Sirk faced a major constraint with the All That Heaven Allows project in that the film had to have a happy ending in which Wyman and Hudson are reunited as they were at the conclusion of their previous film. Conceivably, the demand contributes to the awkwardness of the film's resolution. On the other hand, the film's subject matter gave Sirk a particularly strong opportunity to mount a scathing critique, which is astonishingly direct, of middle-class American society in which class and gender oppression are the structuring principles. Wyman, a 40-ish widow of prominent social position living in a small New England town, is rejected by her peers when she becomes romantically involved with Hudson who, in addition to being considerably younger, practises gardening, i.e., labouring, to help finance his plan to own a nursery. Preceding Wyman's relationship with Hudson, the film indicates what is expected of her: the devoting of her remaining years to her husband's memory and the taking care of their children who are already young adults; alternatively, if she should remarry, it would be solely for the purpose of companionship. Yet, in the first country club sequence, Wyman experiences an attempted physical seduction and is offered a clandestine affair; and, in the second sequence, in which she tries formally to introduce Hudson into her social circle, she is subjected to verbal derision. (In the latter sequence, the occasion being celebrated is a middle-aged man's engagement to a much younger woman.) Sirk uses both of these sequences to present the bourgeoisie as hypocritical, emotionally bankrupt, and vicious when it comes to maintaining their social elitism. In addition to the external pressures, Wyman is also rebuked by her children who are totally committed to their middle-class identities and fear, as she does, social ostracism.

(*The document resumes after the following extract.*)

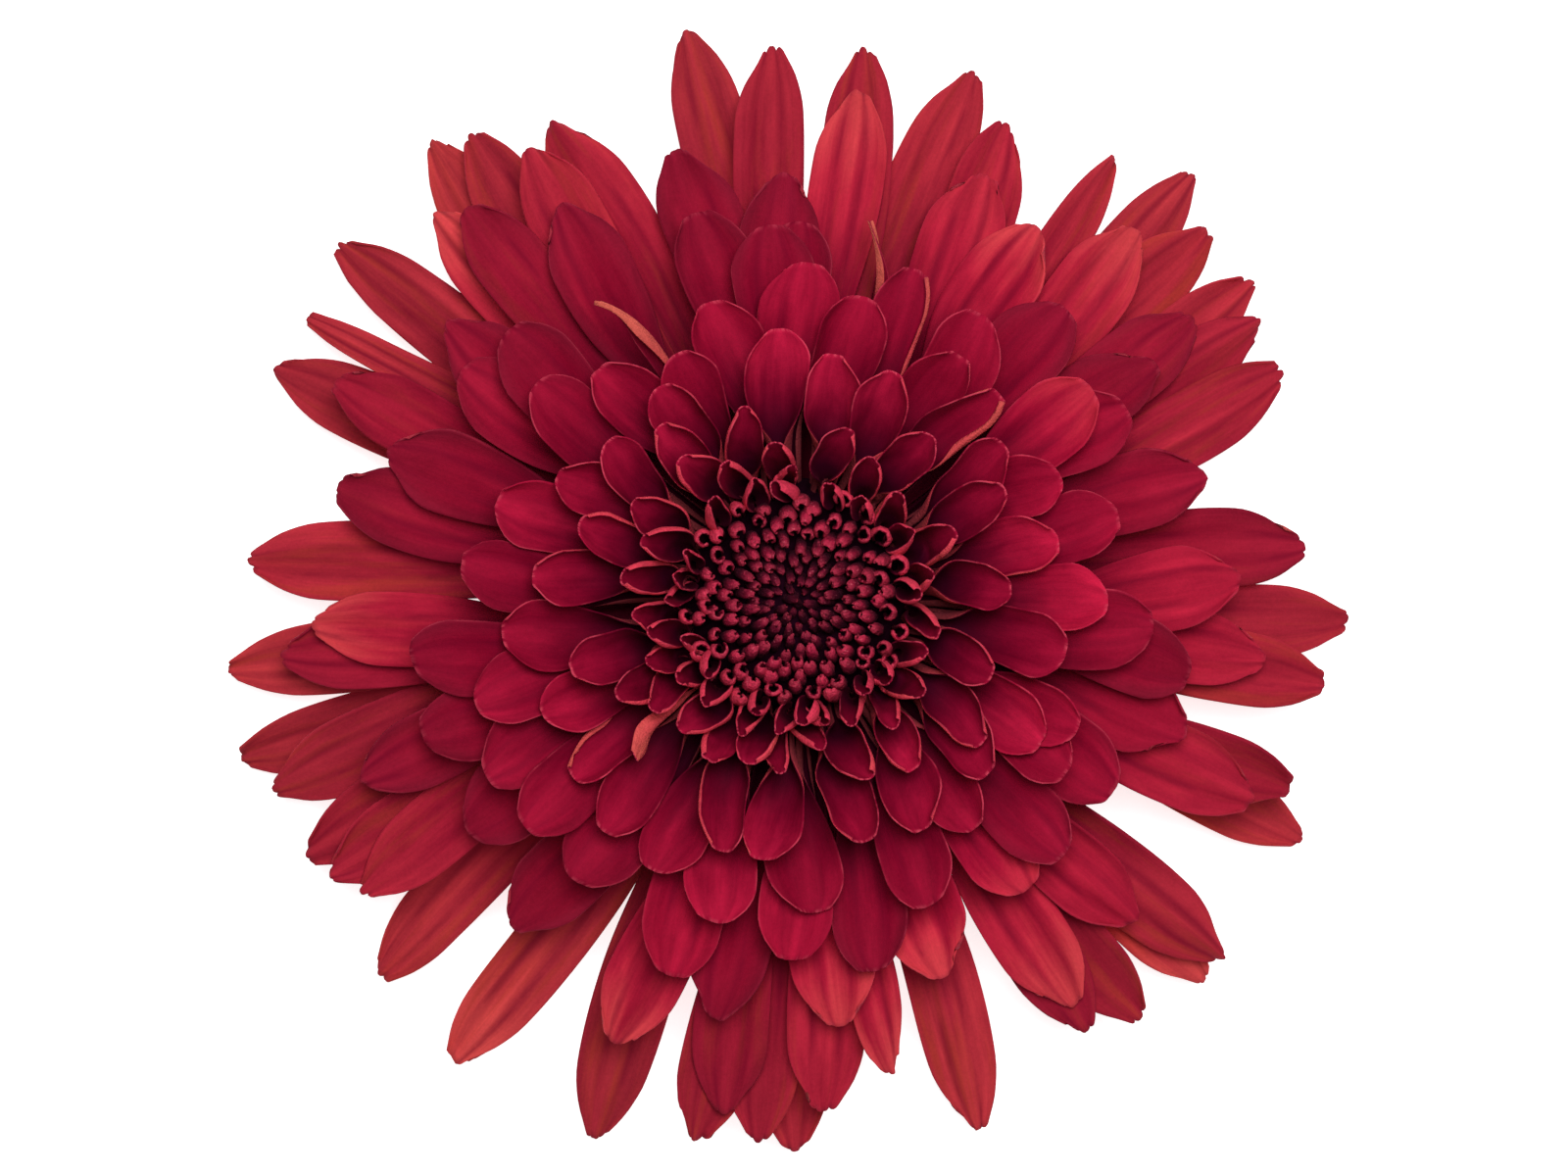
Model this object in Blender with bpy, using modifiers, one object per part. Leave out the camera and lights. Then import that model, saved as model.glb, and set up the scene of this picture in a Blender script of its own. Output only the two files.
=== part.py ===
# A double red chrysanthemum bloom, picked with a short stub of its stalk and lying face up.
# Metres, +Z up. The surface is z = 0 and the flower's axis is vertical. The bloom's outline is
# centred on the origin, so its axis stands a little off it, as its rays are not all one length.
import math
import random

import bmesh
import bpy
from mathutils import Vector

mm = 0.001

# Every length below is in millimetres, every slope in degrees above level.

# Where the flower's axis stands
axis_x = 0.55
axis_y = -0.70

# Stalk: the stub, the receptacle that it swells into, and the bracts that clasp the bloom
stub_radius = 2.3
stub_waist = 3.6
receptacle_radius = 6.6
receptacle_top = 8.6
bract_count = 11
bract_thickness = 0.6
bract_cupping = 17
bract_whorls = (
    # root radius, root height, tip radius, tip height, half width, turn in degrees
    (3.6, 5.6, 9.4, 6.6, 1.5, 0),
    (5.2, 7.2, 12.2, 7.9, 1.7, 14),
)
bract_outline = (0.6, 1.0, 0.2)

# Hidden cores that the florets grow from, stacked with a gap at each joint
joint_gap = 0.3
outer_core_top = 11.0
inner_core_top = 16.0
young_core_top = 19.3

# Florets, counted from the rim to the eye
floret_count = 320
outer_count = 74
opened_count = 201
golden_turn = 137.508
random_seed = 11
clock_spread = 1.5
reach_spread = 0.03
height_spread = 0.3
blade_thickness = 0.62
end_thickness = 0.4
handle_share = 0.38
side_bend = 1.2
ray_roll = 9
tier_step = 1.2

# The longest rays reach the surface with their tips
longest_reach = 40.1
lowest_tip = 0.36

# Rows of points along a ray, as shares of its length: the florets near the eye have fewer
long_rows = (0, 0.32, 0.62, 0.86, 1)
short_rows = (0, 0.48, 0.82, 1)
short_from = 141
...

Although Sirk takes full advantage of these aspects of the material, he has difficulty in providing an alternative to the dominant ideology, given the genre's dictates and Hollywood's ideological imperatives. Hudson, who is associated with nature, self-definition, and the rejection of social status, offers Wyman a retreat, visually represented by the abandoned mill which he converts into their "new" home, into a mythic vision of what America represents. Interestingly, Hudson's position prefigures the counter-culture movements of the 1960s but, like those, it doesn't have a coherent political platform and, as such, is an inadequate solution. Most likely Sirk was obliged to find an alternative within American culture which accounts for the Thoreau references; presumably, to signal the failure of such an endeavour, Sirk repeatedly defines the Wyman/Hudson relationship in relation to the fragile: for example, Wyman accidentally smashes the Wedg-wood tea pot which Hudson has reconstructed but, more tellingly, the film concludes with Hudson being incapacitated. In the film's ambiguous final shot, the fawn, which has been previously associated with Hudson, is seen through a window which separates the couple from nature. (The Christmas Eve sequence is introduced with a shot of Wyman peering out from a window watching carol singers and children. Again, the image suggests confinement and isolation.) As a result, although Sirk clearly intends the film's happy-ending convention to be less than satisfying, the specific reason for his undercutting of the film's resolution remains inarticulated.
Wyman's screen persona is well used. Thoughout the film's initial sequences, she conveys both the character's passive identity and her unformulated resistance (given expression through the red dress she wears to the country club) to the life she is supposed to be content with. And, with this film, Hudson fully established his screen persona— while exerting a masculine image of inner strength, he also convincingly suggests, in the intimate sequences with Wyman in the abandoned mill, a strong emotional vulnerability which challenges traditional gender-role expectations.
Although the formal aspects of Sirk's work led to the initial critical attention, his films, as melodramas, have been equally of interest to the concerns of feminist film criticism. As an analysis of a middle-class woman's oppression, All That Heaven Allows is an extremely powerful statement.